NANCY REAGAN: Shrill and controlling, she was a tiny terror to the Reagan staff, and it was often her decision alone whose heads would roll. She had her own astrologist to shape the President’s schedule. She brought a gawdy plutographic opulence to the White House that was responsible for Dynastybeing around as long as it was, and added absolutely nothing to the public good–she didn’t get me to “just say no”; that little I do remember from the 1980s. A mean little harpie. D-

ROSALYN CARTER: Extra points for enduring Billy as a brother-in-law.

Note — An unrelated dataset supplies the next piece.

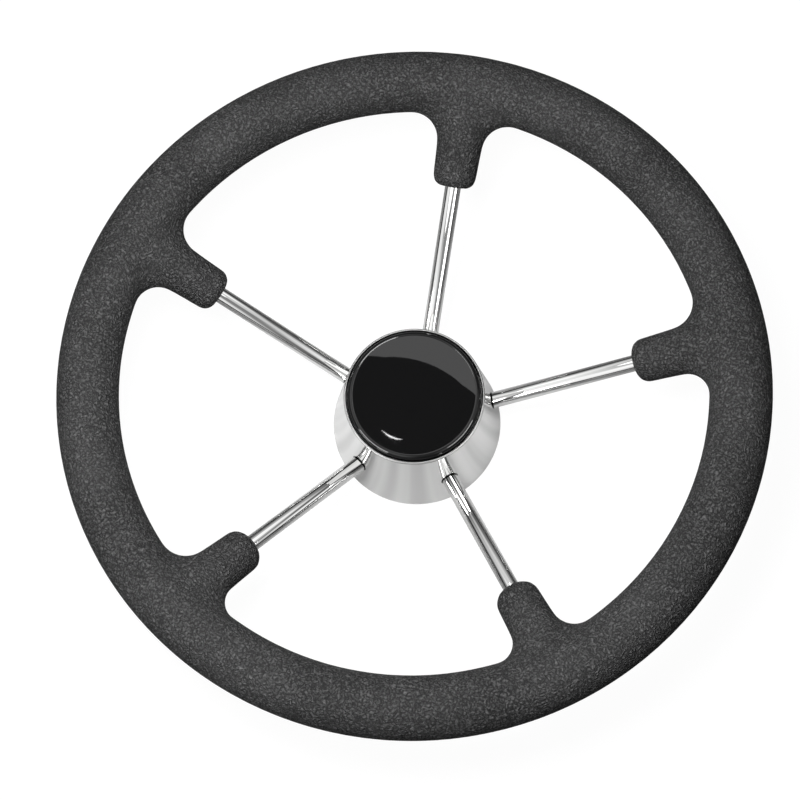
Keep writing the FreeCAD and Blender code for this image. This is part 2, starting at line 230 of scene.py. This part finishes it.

Between her efforts on behalf of mental health and Habitat For Humanity, she’s done more charitable work than I’ll ever read about, all the while being a thoroughly inoffensive and unobtrusive personality. You just can’t compete with that. A

BETTY FORD: Now this is one tough lady. Even through a good-sized drinking and pain pill problem, she fought for the Equal Rights Amendment and battled breast cancer, and became one of the first activists for breast cancer awareness. After she sobered up, her Betty Ford Center became a whole new vacation industry for the Liza Minellis and Elizabeth Taylors of the world. A

*James Buchanan, 15th President and only bachelor to serve in the nation’s top seat. Murmurs were that he had the gay.